Material shown:
::::::::::

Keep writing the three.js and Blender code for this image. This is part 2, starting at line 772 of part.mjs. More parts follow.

::::::::::

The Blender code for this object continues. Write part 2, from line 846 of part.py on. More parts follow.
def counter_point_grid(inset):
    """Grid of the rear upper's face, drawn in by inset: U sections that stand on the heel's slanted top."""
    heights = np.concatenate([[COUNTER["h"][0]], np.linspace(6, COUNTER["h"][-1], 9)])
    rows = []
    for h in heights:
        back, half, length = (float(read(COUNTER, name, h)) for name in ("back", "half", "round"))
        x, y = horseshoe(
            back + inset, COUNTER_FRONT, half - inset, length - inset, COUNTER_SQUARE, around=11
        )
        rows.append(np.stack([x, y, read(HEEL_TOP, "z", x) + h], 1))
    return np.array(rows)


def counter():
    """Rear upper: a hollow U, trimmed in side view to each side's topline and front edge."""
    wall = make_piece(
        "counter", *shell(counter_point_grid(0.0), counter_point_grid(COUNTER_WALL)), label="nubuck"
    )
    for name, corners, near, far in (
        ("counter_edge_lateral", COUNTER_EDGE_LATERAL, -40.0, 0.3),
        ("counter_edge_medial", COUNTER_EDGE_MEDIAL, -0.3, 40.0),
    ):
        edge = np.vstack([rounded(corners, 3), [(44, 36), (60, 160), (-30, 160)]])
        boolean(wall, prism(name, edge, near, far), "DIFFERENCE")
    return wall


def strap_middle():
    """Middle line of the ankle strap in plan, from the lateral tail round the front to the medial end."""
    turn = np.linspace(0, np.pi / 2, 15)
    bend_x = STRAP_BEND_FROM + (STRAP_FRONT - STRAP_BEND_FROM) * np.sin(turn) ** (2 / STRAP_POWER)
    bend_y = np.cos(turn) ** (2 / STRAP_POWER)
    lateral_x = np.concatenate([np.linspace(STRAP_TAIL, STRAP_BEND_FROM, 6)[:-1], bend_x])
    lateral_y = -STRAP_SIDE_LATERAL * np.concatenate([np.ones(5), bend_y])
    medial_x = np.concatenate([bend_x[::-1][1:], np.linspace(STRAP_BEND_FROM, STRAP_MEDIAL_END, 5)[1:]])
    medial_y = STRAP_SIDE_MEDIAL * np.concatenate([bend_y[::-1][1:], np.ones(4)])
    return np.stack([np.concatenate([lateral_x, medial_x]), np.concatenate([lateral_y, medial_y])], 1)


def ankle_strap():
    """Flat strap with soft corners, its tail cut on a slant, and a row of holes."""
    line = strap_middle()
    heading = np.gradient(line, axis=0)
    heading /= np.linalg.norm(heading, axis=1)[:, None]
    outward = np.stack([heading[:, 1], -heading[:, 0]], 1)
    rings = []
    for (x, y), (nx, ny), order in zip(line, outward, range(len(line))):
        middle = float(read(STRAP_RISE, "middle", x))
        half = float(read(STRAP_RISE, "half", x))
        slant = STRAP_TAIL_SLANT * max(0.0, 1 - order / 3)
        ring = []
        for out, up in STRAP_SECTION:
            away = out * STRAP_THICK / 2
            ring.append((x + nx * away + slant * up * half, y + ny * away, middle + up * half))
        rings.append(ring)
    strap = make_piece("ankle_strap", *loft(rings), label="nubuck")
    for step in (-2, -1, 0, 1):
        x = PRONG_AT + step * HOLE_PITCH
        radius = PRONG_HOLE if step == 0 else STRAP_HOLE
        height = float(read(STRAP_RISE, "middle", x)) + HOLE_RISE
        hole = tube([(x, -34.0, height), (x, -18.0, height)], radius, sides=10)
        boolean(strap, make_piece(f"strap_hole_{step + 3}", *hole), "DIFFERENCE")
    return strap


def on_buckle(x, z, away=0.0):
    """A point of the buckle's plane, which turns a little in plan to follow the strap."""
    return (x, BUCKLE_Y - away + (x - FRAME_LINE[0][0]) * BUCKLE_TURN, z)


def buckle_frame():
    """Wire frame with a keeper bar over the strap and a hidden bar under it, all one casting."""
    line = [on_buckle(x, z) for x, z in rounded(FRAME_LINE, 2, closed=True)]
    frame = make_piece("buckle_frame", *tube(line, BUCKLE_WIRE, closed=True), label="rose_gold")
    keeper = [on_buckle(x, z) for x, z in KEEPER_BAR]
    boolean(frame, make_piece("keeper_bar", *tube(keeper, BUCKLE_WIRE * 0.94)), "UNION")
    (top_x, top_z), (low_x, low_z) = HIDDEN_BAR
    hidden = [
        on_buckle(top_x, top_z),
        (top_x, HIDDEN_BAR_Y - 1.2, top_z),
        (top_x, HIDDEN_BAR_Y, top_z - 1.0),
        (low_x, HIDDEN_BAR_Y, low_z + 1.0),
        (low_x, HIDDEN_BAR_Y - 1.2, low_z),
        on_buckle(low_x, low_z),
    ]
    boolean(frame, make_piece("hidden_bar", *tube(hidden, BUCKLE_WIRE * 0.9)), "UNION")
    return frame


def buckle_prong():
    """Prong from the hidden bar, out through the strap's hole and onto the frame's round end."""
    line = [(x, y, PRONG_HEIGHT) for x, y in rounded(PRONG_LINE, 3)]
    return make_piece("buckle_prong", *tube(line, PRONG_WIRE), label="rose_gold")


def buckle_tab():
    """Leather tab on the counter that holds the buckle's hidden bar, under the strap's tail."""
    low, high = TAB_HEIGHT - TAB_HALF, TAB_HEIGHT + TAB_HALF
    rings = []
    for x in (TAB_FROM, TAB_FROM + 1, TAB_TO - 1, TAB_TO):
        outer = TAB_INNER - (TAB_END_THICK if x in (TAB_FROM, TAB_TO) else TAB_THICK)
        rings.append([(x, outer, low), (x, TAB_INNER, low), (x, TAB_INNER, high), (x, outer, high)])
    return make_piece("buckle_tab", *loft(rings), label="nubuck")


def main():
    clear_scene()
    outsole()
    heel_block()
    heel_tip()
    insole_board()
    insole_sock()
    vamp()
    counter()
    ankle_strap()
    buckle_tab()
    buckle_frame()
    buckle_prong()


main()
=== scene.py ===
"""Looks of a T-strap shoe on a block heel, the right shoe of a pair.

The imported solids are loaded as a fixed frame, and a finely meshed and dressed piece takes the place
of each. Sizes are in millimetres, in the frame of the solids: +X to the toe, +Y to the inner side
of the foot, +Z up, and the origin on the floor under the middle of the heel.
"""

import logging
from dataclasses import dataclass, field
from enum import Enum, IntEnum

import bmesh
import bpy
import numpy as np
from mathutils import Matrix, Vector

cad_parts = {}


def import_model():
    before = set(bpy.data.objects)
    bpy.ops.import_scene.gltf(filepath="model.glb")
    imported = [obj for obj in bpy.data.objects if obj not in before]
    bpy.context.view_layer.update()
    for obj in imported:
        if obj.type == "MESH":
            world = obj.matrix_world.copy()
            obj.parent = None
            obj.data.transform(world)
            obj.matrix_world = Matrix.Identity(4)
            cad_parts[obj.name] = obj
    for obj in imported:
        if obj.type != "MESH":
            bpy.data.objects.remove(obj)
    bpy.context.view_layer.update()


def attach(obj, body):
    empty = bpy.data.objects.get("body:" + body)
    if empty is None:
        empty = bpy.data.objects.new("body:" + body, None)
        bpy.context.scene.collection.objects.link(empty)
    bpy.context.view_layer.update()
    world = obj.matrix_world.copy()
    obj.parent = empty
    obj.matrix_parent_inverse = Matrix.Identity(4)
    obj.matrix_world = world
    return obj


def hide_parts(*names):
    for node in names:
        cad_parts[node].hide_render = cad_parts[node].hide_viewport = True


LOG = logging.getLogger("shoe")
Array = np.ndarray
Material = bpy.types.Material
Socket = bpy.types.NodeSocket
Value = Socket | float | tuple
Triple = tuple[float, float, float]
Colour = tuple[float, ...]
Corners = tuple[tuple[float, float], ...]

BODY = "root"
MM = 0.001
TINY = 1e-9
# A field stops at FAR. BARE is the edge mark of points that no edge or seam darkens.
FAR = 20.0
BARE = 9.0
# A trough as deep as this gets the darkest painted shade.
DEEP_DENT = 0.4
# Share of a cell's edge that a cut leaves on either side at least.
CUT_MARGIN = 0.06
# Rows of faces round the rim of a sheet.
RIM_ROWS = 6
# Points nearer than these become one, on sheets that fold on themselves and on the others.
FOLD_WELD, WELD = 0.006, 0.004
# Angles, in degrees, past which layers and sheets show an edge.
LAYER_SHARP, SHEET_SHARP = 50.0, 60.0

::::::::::

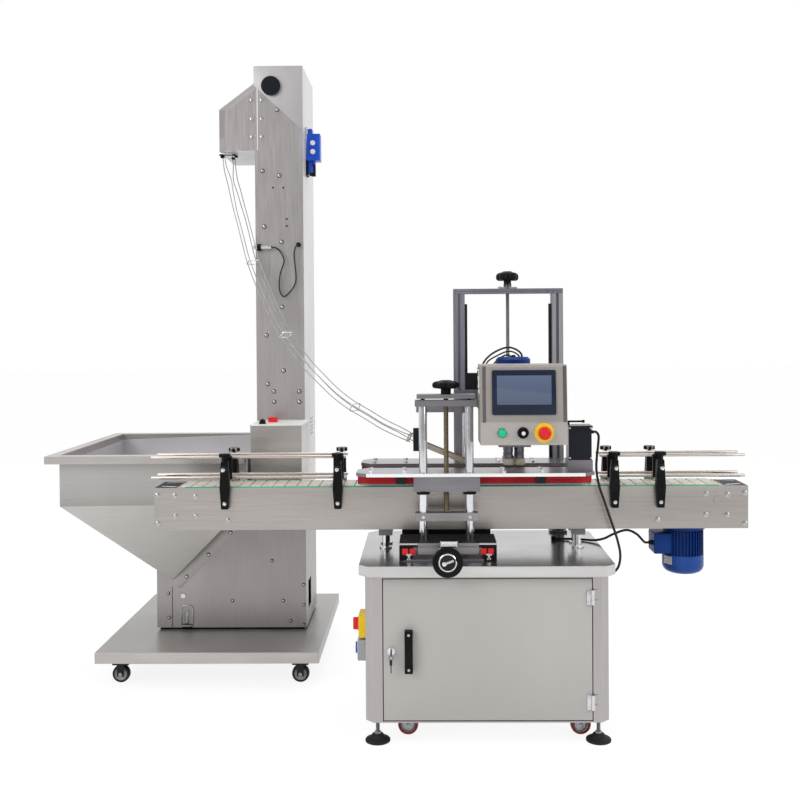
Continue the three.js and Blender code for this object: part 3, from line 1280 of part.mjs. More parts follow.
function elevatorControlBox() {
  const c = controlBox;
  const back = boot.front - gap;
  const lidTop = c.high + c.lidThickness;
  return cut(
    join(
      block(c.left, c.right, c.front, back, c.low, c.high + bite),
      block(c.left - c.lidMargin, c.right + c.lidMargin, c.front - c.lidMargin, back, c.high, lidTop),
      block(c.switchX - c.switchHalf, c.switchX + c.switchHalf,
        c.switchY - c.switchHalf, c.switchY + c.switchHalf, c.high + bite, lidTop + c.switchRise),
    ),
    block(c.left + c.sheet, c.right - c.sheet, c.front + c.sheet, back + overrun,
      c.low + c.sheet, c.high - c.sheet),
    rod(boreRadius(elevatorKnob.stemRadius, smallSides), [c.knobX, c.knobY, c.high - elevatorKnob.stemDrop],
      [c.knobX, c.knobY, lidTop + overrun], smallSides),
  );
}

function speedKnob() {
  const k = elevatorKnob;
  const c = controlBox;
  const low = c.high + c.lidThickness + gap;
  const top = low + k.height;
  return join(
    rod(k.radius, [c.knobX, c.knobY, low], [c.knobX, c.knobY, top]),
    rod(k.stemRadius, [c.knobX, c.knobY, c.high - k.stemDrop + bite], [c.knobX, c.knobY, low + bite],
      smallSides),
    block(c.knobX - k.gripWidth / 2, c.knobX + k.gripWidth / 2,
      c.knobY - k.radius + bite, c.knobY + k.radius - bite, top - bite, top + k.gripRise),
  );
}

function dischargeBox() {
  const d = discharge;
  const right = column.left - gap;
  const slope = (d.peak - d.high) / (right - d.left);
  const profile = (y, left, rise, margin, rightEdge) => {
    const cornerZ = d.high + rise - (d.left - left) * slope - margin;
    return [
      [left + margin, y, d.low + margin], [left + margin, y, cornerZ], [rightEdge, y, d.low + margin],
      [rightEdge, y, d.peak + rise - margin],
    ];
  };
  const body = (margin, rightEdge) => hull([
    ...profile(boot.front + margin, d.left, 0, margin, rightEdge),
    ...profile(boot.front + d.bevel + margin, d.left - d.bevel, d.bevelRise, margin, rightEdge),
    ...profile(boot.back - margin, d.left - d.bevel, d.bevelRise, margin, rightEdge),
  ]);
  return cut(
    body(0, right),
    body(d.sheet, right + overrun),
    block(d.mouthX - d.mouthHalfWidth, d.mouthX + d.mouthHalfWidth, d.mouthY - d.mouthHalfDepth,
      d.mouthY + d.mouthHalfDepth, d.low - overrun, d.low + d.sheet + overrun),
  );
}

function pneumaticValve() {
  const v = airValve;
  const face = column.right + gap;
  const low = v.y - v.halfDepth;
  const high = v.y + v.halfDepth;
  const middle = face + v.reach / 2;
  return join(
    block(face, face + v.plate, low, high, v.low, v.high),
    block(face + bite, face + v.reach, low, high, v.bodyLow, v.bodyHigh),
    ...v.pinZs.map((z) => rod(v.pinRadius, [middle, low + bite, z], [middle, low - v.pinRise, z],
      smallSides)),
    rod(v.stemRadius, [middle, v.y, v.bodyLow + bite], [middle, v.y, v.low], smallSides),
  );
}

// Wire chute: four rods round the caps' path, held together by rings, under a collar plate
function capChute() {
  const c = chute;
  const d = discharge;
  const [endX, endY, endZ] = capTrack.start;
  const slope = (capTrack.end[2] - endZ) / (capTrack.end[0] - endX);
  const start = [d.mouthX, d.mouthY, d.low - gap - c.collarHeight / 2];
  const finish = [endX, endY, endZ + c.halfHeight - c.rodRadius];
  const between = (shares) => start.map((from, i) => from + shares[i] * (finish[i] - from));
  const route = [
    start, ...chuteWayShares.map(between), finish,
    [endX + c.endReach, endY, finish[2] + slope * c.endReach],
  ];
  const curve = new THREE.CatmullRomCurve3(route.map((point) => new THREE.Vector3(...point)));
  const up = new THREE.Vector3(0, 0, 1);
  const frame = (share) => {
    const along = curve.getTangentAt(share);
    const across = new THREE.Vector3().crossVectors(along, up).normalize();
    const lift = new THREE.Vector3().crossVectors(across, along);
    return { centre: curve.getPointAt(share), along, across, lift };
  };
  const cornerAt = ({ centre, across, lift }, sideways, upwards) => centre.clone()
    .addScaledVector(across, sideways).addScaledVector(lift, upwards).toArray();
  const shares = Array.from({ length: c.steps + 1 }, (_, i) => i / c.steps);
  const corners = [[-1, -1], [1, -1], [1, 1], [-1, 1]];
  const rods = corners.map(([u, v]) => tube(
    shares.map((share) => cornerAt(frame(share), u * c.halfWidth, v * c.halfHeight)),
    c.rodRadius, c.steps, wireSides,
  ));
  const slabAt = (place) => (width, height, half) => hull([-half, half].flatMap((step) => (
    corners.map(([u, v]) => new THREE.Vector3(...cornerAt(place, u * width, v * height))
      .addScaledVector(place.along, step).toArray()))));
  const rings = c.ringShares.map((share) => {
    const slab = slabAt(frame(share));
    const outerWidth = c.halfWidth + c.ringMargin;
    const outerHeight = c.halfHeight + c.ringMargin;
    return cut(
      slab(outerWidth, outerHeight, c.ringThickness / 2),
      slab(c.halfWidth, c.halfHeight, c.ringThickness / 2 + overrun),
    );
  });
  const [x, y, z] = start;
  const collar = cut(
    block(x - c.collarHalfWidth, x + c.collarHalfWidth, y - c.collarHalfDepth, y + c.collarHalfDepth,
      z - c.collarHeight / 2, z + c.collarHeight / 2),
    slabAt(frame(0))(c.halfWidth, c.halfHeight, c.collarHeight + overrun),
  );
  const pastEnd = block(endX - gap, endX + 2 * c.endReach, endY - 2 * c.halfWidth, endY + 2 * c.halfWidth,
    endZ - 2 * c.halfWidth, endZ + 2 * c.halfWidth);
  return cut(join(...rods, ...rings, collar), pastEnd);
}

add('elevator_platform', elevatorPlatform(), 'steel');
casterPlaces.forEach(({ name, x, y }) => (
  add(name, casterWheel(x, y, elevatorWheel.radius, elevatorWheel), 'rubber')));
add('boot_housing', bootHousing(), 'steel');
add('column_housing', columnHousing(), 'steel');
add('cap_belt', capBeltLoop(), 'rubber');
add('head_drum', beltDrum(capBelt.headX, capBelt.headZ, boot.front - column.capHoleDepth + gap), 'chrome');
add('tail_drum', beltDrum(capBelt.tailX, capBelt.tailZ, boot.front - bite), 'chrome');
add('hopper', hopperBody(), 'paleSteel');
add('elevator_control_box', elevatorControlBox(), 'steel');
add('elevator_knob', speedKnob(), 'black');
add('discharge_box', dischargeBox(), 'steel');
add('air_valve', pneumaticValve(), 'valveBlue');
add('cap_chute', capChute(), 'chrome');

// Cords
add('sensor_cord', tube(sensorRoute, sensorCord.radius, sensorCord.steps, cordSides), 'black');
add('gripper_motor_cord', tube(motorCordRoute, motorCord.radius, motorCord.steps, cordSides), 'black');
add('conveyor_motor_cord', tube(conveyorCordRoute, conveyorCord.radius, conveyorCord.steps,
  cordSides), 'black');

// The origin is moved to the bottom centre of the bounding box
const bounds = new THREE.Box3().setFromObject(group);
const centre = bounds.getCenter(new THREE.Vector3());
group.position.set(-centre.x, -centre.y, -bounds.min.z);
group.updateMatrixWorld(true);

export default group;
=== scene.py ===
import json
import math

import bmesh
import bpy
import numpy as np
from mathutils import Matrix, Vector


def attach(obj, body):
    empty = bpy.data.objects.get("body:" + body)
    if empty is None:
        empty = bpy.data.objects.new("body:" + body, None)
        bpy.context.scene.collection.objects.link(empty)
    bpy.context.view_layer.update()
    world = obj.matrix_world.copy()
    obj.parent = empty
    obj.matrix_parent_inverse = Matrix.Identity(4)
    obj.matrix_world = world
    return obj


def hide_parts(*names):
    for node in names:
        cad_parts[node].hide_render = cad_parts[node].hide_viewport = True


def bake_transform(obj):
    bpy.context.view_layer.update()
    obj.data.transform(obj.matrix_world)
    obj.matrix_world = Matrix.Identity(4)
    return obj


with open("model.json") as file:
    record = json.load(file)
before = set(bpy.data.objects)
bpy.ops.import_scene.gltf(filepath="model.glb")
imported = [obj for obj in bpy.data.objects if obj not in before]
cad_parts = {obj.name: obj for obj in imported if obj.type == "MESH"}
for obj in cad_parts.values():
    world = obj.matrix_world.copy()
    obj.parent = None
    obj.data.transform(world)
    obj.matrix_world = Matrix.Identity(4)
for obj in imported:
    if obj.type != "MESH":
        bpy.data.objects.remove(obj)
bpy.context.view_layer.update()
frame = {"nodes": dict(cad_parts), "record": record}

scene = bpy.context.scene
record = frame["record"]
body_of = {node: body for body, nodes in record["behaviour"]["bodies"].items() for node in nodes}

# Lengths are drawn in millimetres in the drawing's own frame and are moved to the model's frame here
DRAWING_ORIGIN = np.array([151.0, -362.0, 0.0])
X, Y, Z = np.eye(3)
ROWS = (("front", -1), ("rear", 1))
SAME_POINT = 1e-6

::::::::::

Objective: Copy all the lines above that hold the string "json".

Exercise solution:
import json
with open("model.json") as file:
    record = json.load(file)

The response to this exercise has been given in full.